Repeat exactly, and only, the lines from the one that contains "Recreate this object" through the one that contains "wasm.setup();", both ends included.

> Data
....................

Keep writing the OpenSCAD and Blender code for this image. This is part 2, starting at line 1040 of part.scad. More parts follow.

....................

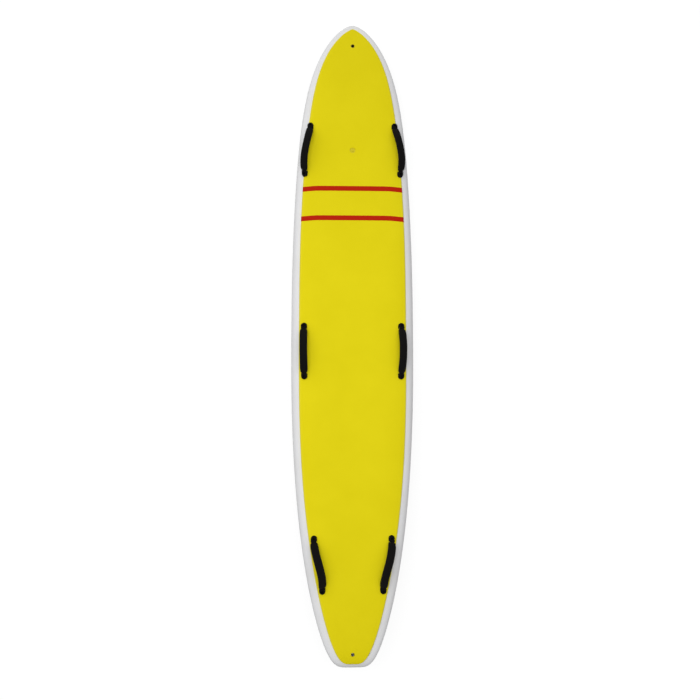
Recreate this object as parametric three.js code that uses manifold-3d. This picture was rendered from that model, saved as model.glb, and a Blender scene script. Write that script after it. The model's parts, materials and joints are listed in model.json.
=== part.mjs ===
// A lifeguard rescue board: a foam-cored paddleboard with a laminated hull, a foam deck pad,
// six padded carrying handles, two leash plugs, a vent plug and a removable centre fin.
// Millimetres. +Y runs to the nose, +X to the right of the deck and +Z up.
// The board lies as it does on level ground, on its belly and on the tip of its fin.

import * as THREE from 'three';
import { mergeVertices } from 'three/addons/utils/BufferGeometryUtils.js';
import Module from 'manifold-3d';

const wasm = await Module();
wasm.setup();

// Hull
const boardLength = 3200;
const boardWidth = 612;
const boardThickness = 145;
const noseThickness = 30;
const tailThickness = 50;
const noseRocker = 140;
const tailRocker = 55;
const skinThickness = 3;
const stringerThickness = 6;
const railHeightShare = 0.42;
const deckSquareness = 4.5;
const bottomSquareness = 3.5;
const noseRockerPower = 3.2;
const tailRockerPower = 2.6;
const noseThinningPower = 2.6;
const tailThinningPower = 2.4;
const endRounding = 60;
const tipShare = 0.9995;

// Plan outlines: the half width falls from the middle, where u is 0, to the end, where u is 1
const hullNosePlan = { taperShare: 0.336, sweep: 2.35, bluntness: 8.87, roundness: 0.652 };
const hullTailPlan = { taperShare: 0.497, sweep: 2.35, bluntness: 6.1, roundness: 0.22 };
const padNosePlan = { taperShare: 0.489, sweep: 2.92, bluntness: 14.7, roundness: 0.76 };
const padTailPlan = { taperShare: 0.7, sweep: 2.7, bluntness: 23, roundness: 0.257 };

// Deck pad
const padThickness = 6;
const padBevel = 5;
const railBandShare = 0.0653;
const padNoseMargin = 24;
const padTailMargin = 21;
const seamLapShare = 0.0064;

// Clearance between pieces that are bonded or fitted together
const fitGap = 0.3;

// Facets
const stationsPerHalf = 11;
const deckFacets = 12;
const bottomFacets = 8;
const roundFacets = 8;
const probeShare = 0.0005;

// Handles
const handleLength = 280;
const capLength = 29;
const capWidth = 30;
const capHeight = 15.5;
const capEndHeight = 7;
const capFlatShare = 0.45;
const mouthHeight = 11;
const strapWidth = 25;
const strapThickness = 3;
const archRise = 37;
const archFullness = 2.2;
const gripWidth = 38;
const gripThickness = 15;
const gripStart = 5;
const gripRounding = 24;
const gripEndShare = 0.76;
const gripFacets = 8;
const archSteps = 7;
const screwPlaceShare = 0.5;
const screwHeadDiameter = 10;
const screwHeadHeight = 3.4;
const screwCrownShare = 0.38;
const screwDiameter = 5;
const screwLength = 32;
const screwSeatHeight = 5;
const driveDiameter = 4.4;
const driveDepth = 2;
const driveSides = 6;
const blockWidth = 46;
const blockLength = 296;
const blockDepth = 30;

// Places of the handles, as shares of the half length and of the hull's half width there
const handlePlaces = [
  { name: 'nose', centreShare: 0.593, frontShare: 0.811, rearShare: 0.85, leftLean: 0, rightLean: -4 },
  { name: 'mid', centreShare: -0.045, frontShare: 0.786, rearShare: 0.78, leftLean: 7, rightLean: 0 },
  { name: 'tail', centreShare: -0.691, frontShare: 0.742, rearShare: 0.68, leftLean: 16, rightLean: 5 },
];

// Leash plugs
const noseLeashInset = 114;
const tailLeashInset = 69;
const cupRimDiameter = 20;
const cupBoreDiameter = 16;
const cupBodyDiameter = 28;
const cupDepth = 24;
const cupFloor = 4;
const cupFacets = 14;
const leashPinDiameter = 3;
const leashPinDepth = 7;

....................

> Task answer
Recreate this object as parametric three.js code that uses manifold-3d. This picture was rendered from that model, saved as model.glb, and a Blender scene script. Write that script after it. The model's parts, materials and joints are listed in model.json.
=== part.mjs ===
// A lifeguard rescue board: a foam-cored paddleboard with a laminated hull, a foam deck pad,
// six padded carrying handles, two leash plugs, a vent plug and a removable centre fin.
// Millimetres. +Y runs to the nose, +X to the right of the deck and +Z up.
// The board lies as it does on level ground, on its belly and on the tip of its fin.

import * as THREE from 'three';
import { mergeVertices } from 'three/addons/utils/BufferGeometryUtils.js';
import Module from 'manifold-3d';

const wasm = await Module();
wasm.setup();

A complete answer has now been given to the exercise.